Jeantel, despite her language difficulties, also proved to be exceptionally sharp at various points in her testimony, particularly when West tried to Jedi-mind-trick her into saying that Trayvon “approached” George Zimmerman, and was batted away like a drunken mosquito.
To McWhorter’s final point, I would also add that, as reasonable as it is to infer that the term “cracker” was meant in the pejorative sense, it is also reasonable to infer that Trayvon Martin and Rachel Jentel came by their suspicion of white people honestly, through years of getting the stinkeye in retail establishments, and other white-dominated areas like America. It’s also reasonable to infer that making racial distinctions would be routine, and relatively neutral (as Hayes pointed out, the operative portion of Jeantel’s cracker quote is “creepy-ass”) for people whose entire lives are defined by racial differences that have been imposed on them. The White Whiners call it a “double-standard,” but chiding Trayvon Martin for calling a white person a “cracker” is like encountering a fish on the sidewalk, and scolding him for always thinking of people in terms of “gills” and “lungs.” A white person can go days, weeks, or even their whole lives without ever having to think about being white.
That’s the key to Don West’s strategy, though, to exploit those racial differences by turning Rachel Jeantel into a stand-in for Trayvon Martin, and making the jury see her as belligerent, unreliable, and alien. Hayes showed a little bit of this, but West’s cross was designed to be as laborious as possible, in service of two goals. By repetitively and haltingly dissecting every question, at length, and with frequent requests for Jeantel to repeat herself, West succeeded in irritating an already reluctant witness, provoking exchanges like the one Hayes showed. In doing so, West was able to leverage his cultural similarity with the jury into a stark contrast with Jeantel’s conduct, which fell well outside of those cultural norms.
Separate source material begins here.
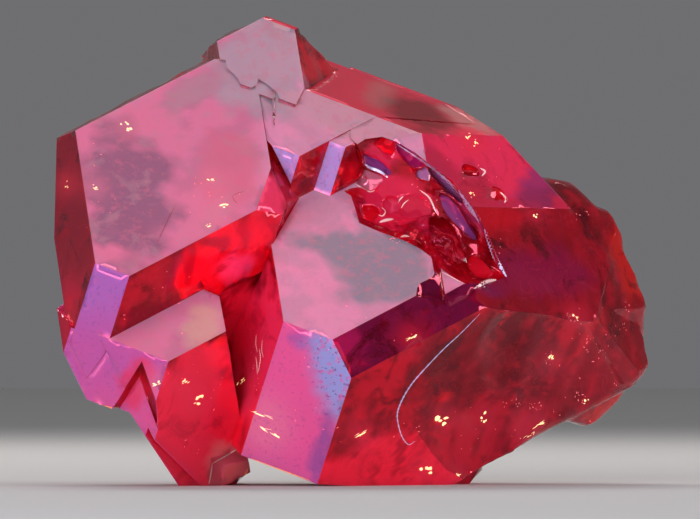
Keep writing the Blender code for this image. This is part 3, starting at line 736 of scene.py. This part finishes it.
# dark dots and pale grains in the etching
dark_dots = between(noise(7500, 2, 0.5), 0.32, 0.42, 0.75, 0.0)
pale_grains = between(noise(4200, 3, 0.6), 0.54, 0.62, 0.0, 0.6)
colour = blend(number_of("MULTIPLY", etch_is, dark_dots), colour, (0.16, 0.06, 0.30))
colour = blend(number_of("MULTIPLY", etch_is, pale_grains), colour, (0.80, 0.14, 0.50))
links.new(colour, skin.inputs["Base Color"])
links.new(reading("clear"), skin.inputs["Transmission Weight"])
uneven = between(speckle, 0.35, 0.65, -0.02, 0.04)
links.new(number_of("ADD", reading("matt"), uneven), skin.inputs["Roughness"])
hills = nodes.new("ShaderNodeBump")
hills.inputs["Distance"].default_value = 0.00002
hills.inputs["Strength"].default_value = 0.5
links.new(noise(900, 4, 0.55), hills.inputs["Height"])
links.new(hills.outputs["Normal"], skin.inputs["Normal"])
inside = nodes.new("ShaderNodeVolumeAbsorption")
inside.inputs["Color"].default_value = (0.98, 0.02, 0.06, 1)
inside.inputs["Density"].default_value = 600.0
links.new(inside.outputs["Volume"], nodes["Material Output"].inputs["Volume"])
mesh.materials.clear()
mesh.materials.append(clear_red)
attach(crystal, "root")
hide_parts("cuprite_crystal")

# ---- Glints ----------------------------------------------------------------------------
# Painted highlights: small cleavage cracks in the body that mirror the lamps, drawn as thin
# cupped flakes laid on the skin that glow of their own, the larger ones warm white, the small
# rose-coloured sparks strewn in groups.

# a group: its middle, half width and half height seen from the front, how many sparks
GROUPS = [(-5.0, 10.6, 1.2, 0.8, 14), (-9.3, 11.0, 0.6, 1.6, 8), (-3.6, 4.7, 0.25, 1.4, 12),
          (-5.9, 3.0, 1.3, 1.9, 16), (4.6, 2.0, 3.4, 0.9, 26), (8.6, 4.6, 1.3, 2.2, 22),
          (-7.6, 6.2, 1.6, 1.8, 10), (-1.4, 3.0, 1.0, 2.0, 8), (5.0, 12.0, 1.2, 0.8, 8),
          (3.2, 10.8, 1.5, 1.2, 12), (0.6, 5.9, 2.0, 1.0, 8), (7.99, 6.17, 0.22, 0.16, 10),
          (7.20, 4.59, 0.20, 0.30, 12), (8.58, 5.18, 0.15, 0.30, 8), (9.11, 4.79, 0.15, 0.15, 8),
          (8.32, 3.27, 0.25, 0.25, 10), (8.72, 2.22, 0.20, 0.15, 6), (5.76, 3.01, 0.35, 0.15, 10),
          (6.61, 2.88, 0.35, 0.15, 10), (10.1, 6.56, 0.15, 0.2, 5), (9.90, 5.77, 0.15, 0.15, 5),
          (8.39, 9.98, 0.30, 0.25, 6), (5.23, 8.80, 0.25, 0.30, 4), (1.9, 9.0, 0.7, 0.15, 12)]
draw = np.random.default_rng(11)
sparks = []              # place seen from the front, half width, half height, turn in degrees
for x, z, wide, tall, many in GROUPS:
    sparks += [(x + wide * a, z + tall * b, 0.015 + 0.055 * c * c, 0.008 + 0.014 * d, 180 * e)
               for a, b, c, d, e in np.c_[draw.uniform(-1, 1, (many, 2)), draw.uniform(0, 1, (many, 3))]]


def flakes(rows, corners, lift, tip, seed):
    """A cupped flake for each (place, normal, half width, half height, turn): corners points
    on an uneven oval, lift mm over the skin, round a middle a twentieth of the lesser half
    width further out; tip leans them at random, and 0 keeps them level."""
    rng = np.random.default_rng(seed)
    at, out, wide, tall, turn = (np.array([r[i] for r in rows]) for i in range(5))
    out = out + rng.normal(0, tip, out.shape)
    out /= np.linalg.norm(out, axis=1)[:, None]
    side = np.cross((0.0, 0.0, 1.0), out)
    side /= np.linalg.norm(side, axis=1)[:, None]
    up = np.cross(out, side)
    angle = np.linspace(0, 2 * math.pi, corners, endpoint=False)
    angle = angle + rng.uniform(-0.25, 0.25, (len(rows), corners))
    reach = rng.uniform(0.6, 1.1, angle.shape)
    a, b = reach * np.cos(angle) * wide[:, None], reach * np.sin(angle) * tall[:, None]
    c, s = np.cos(np.radians(turn))[:, None], np.sin(np.radians(turn))[:, None]
    a, b = a * c - b * s, a * s + b * c
    middle = at + out * lift
    rim = middle[:, None] + a[..., None] * side[:, None] + b[..., None] * up[:, None]
    top = middle + out * 0.05 * np.minimum(wide, tall)[:, None]
    points = np.concatenate([rim, top[:, None]], axis=1).reshape(-1, 3)
    base = np.arange(len(rows))[:, None] * (corners + 1)
    i = np.arange(corners)
    tops = np.broadcast_to(base + corners, (len(rows), corners))
    faces = np.stack([base + i, base + (i + 1) % corners, tops], axis=2)
    return points, faces.reshape(-1, 3)


def new_piece(name, points, faces, material):
    """An object with this mesh in place, in mm, riding on the crystal's body."""
    me = bpy.data.meshes.new(name)
    me.from_pydata((np.asarray(points) * MM).tolist(), [], np.asarray(faces).tolist())
    me.materials.append(material)
    ob = bpy.data.objects.new(name, me)
    bpy.context.scene.collection.objects.link(ob)
    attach(ob, "root")
    return ob


def laid(places):
    """The places as they lie on the crystal's front, with the normal there; those that miss
    it or meet it almost edge-on are left out."""
    met = [(on_front(x, z), *rest) for x, z, *rest in places]
    return [(*at, *rest) for at, *rest in met if at is not None and at[1][1] < -0.1]


def gloss(name, colour, roughness, metallic=0.0, glow=(1.0, 1.0, 1.0), strength=0.0):
    """A plain shiny material, with a faint glow of its own where strength says so."""
    material = bpy.data.materials.new(name)
    material.use_nodes = True
    shine = material.node_tree.nodes["Principled BSDF"]
    shine.inputs["Base Color"].default_value = (*colour, 1)
    shine.inputs["Roughness"].default_value = roughness
    shine.inputs["Metallic"].default_value = metallic
    shine.inputs["Emission Color"].default_value = (*glow, 1)
    shine.inputs["Emission Strength"].default_value = strength
    return material


GLINT_LIFT, SPARK_LIFT = 0.005, 0.004        # mm over the skin
painted_glint_white = gloss("painted_glint_white", (1.0, 0.82, 0.50), 0.25, glow=(1.0, 0.60, 0.26), strength=0.8)
shards = []              # a larger glint is six shards
for x, z, wide, tall, turn in GLINTS:
    c, s = math.cos(math.radians(turn)), math.sin(math.radians(turn))
    for a, b, c_size, d_size, e in np.c_[draw.uniform(-0.8, 0.8, (6, 2)), draw.uniform(0, 1, (6, 3))]:
        a, b = a * wide, b * tall
        shards.append((x + a * c - b * s, z + a * s + b * c, (0.20 + 0.45 * c_size) * wide,
                       (0.12 + 0.35 * d_size) * tall, turn + 40 * (e - 0.5)))
new_piece("glints", *flakes(laid(shards), 6, GLINT_LIFT, 0.0, 12), painted_glint_white)
# the sparks' flakes are painted highlights too, rose with a glow of their own
rose = gloss("rose", (1.0, 0.22, 0.26), 0.25, glow=(1.0, 0.20, 0.20), strength=0.45)
new_piece("sparks", *flakes(laid(sparks), 5, SPARK_LIFT, 0.0, 13), rose)

# ---- Painted highlights on cracks and sharp rims ----------------------------------------
# Painted highlights: one long curved crack in the front flank and the raw edges of the
# shell-like break, where they catch the cool lamp, are drawn as thin violet-white lines,
# smaller edges and streaks as rosy-white ones.  All are ribbons laid on the skin; a line is its
# half width and its route from the front.
CRACK = (0.022, [(4.59, 6.32), (3.86, 5.58), (3.19, 4.96), (2.35, 4.07), (1.95, 3.56), (1.65, 3.00),
                 (1.54, 2.53), (1.69, 1.86), (1.95, 1.51), (2.21, 1.64)])
RIMS = [
    (0.065, [(4.75, 9.41), (4.93, 8.90), (5.12, 8.42), (5.34, 8.01), (5.56, 7.64)]),
    (0.050, [(0.29, 11.84), (0.55, 11.66), (0.77, 11.58), (0.99, 11.47), (1.21, 11.29)]),
    (0.040, [(1.51, 12.55), (2.61, 11.81), (3.38, 11.19), (4.08, 10.44), (4.58, 9.60)]),
    (0.070, [(3.98, 10.47), (4.17, 10.22), (4.40, 9.95), (4.60, 9.72)]),
]
ARCS = [
    (0.030, [(2.37, 10.85), (2.69, 10.61), (2.85, 10.33), (2.97, 10.01)]),
    (0.050, [(0.89, 9.65), (1.13, 9.73), (1.41, 9.77)]),
    (0.035, [(1.67, 9.11), (1.81, 9.15), (1.99, 9.13)]),
    (0.060, [(4.36, 7.22), (4.80, 7.46), (5.18, 7.54)]),
    (0.035, [(4.60, 11.65), (4.78, 11.53), (4.66, 11.35)]),
    (0.035, [(5.36, 10.77), (5.56, 10.53), (5.48, 10.37)]),
    (0.030, [(2.63, 11.67), (2.73, 11.45), (2.72, 11.19)]),
    (0.020, [(0.01, 11.05), (0.29, 10.91), (0.53, 10.78), (0.73, 10.83)]),
    (0.022, [(0.97, 10.21), (1.11, 10.05), (1.01, 9.89), (0.85, 9.93)]),
    (0.018, [(1.77, 10.61), (1.65, 10.50), (1.59, 10.37)]),
    (0.018, [(1.97, 10.49), (1.80, 10.35), (1.69, 10.17)]),
    (0.015, [(3.13, 7.82), (3.12, 7.58), (3.21, 7.17)]),
    (0.015, [(3.15, 7.84), (3.50, 7.66), (3.96, 7.41)]),
    (0.025, [(-5.24, 0.81), (-4.75, 1.09), (-4.35, 1.33)]),
    (0.025, [(-5.24, 0.81), (-5.29, 0.43), (-5.36, 0.06)]),
    (0.012, [(-3.61, 5.55), (-3.63, 5.21), (-3.57, 4.88)]),
    (0.014, [(-3.50, 5.03), (-3.46, 4.66), (-3.54, 4.15)]),
    (0.012, [(-3.63, 4.74), (-3.59, 4.44), (-3.57, 4.07)]),
    (0.010, [(-3.39, 5.36), (-3.41, 4.99), (-3.35, 4.70)]),
]


def ribbon(half_width, route, lift):
    """A thin strip along a route seen from the front, laid lift mm over the crystal's skin: a
    smooth curve through the route, widest in the middle, with ends that taper to a point.
    It leaves out what misses the crystal."""
    route = np.array(route)
    t = np.linspace(0, len(route) - 1, 12 * len(route))
    i = np.clip(t.astype(int), 0, len(route) - 2)
    f = (t - i)[:, None]
    slope = np.gradient(route, axis=0)
    line = ((2 * f**3 - 3 * f**2 + 1) * route[i] + (f**3 - 2 * f**2 + f) * slope[i]
            + (3 * f**2 - 2 * f**3) * route[i + 1] + (f**3 - f**2) * slope[i + 1])
    way = np.gradient(line, axis=0)
    way /= np.linalg.norm(way, axis=1)[:, None]
    width = half_width * np.sin(np.linspace(0, math.pi, len(line))) ** 0.5
    width = width * (1 + 0.35 * np.sin(np.arange(len(line)) * 1.7))
    across = np.c_[-way[:, 1], way[:, 0]] * width[:, None]
    pairs = [(on_front(*a), on_front(*b)) for a, b in zip(line + across, line - across)]
    pairs = [pair for pair in pairs if all(pair)]
    strip = [pair[side][0] + pair[side][1] * lift for side in (0, 1) for pair in pairs]
    n = len(pairs)
    faces = [(k, k + 1, n + k + 1, n + k) for k in range(n - 1)]
    return np.array(strip), faces


CRACK_LIFT, RIM_LIFT = 0.004, 0.006          # mm over the skin
painted_highlight_violet = gloss("painted_highlight_violet", (0.72, 0.66, 1.0), 0.3, metallic=0.5)
new_piece("long_crack", *ribbon(*CRACK, CRACK_LIFT), painted_highlight_violet)
for number, rim in enumerate(RIMS, 1):
    new_piece("rim_%d" % number, *ribbon(*rim, RIM_LIFT), painted_highlight_violet)
painted_highlight_rosy = gloss("painted_highlight_rosy", (1.0, 0.66, 0.66), 0.3)
for number, arc in enumerate(ARCS, 1):
    new_piece("arc_%d" % number, *ribbon(*arc, RIM_LIFT), painted_highlight_rosy)

# ---- Painted light on thin edges --------------------------------------------------------
# Painted light: thin lowest edges of the same clear body, where light comes through it
# orange, get orange ribbons laid along them.
EDGE_LIGHT_HALF, EDGE_LIGHT_LIFT = 0.025, 0.005        # mm
EDGES = [
    [(-9.54, 3.08), (-8.91, 2.89), (-8.40, 2.75), (-8.10, 2.42)],
    [(-3.83, 1.02), (-2.76, 0.62), (-1.62, 0.20)],
    [(-4.35, 0.10), (-4.05, 0.39), (-3.94, 0.61)],
]
painted_edge_light = gloss("painted_edge_light", (1.0, 0.32, 0.12), 0.3)
for number, edge in enumerate(EDGES, 1):
    new_piece("amber_%d" % number, *ribbon(EDGE_LIGHT_HALF, edge, EDGE_LIGHT_LIFT), painted_edge_light)

# ---- Hairlines --------------------------------------------------------------------------
# Fine dark cracks that come up to the large terrace: one long one, and three short ones
# near its edge, where a small chip is about to come off.
HAIR_HALF, HAIR_LIFT = 0.013, 0.003          # mm
HAIRS = [
    [(-6.56, 10.30), (-6.89, 9.60), (-7.29, 8.75)],
    [(-4.50, 10.62), (-4.28, 10.72), (-4.05, 10.78)],
    [(-4.50, 10.62), (-4.42, 10.45), (-4.30, 10.35)],
    [(-4.55, 9.65), (-4.42, 9.50), (-4.30, 9.35)],
]
dark_red = gloss("dark_red", (0.25, 0.005, 0.04), 0.35)
for number, hair in enumerate(HAIRS, 1):
    new_piece("hairline_%d" % number, *ribbon(HAIR_HALF, hair, HAIR_LIFT), dark_red)

low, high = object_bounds()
West also took pains to repeat, as often as possible, verbatim quotes of Jeantel’s prior statements, accentuating the grammatical differences. This was particularly egregious in his multiple repetitions of what Rachel says she heard Trayvon say after his initial contact with Zimmerman, that he said “Get off.” At one point, Rachel testified that she ” heard a little bit of Trayvon saying ‘get off, get off.'”
In West’s retelling, though, he took pains not to accurately quote Trayvon, as recounted by Rachel, but instead, presented, as a direct quote of Trayvon, the phrase “a little get off, get off,” as in “You heard Trayvon Martin say ‘a little get off, get off.'” Note, however, the inflection, the derisive condescension, as West further bastardizes the quote into “a li’l git off, get off.”
West repeated this, and other such statements, over and over again, for reasons which I will not guess at because they should become evident as the defense puts on its case. To me, it came off as bullying and nakedly exploitative of racial differences, but all that matters, in court, is what the jury thinks. But it also matters what the rest of America thinks, and the shaming of Rachel Jeantel is toxic to that end. Good on Hayes and McWhorter, and Smith, for calling that out.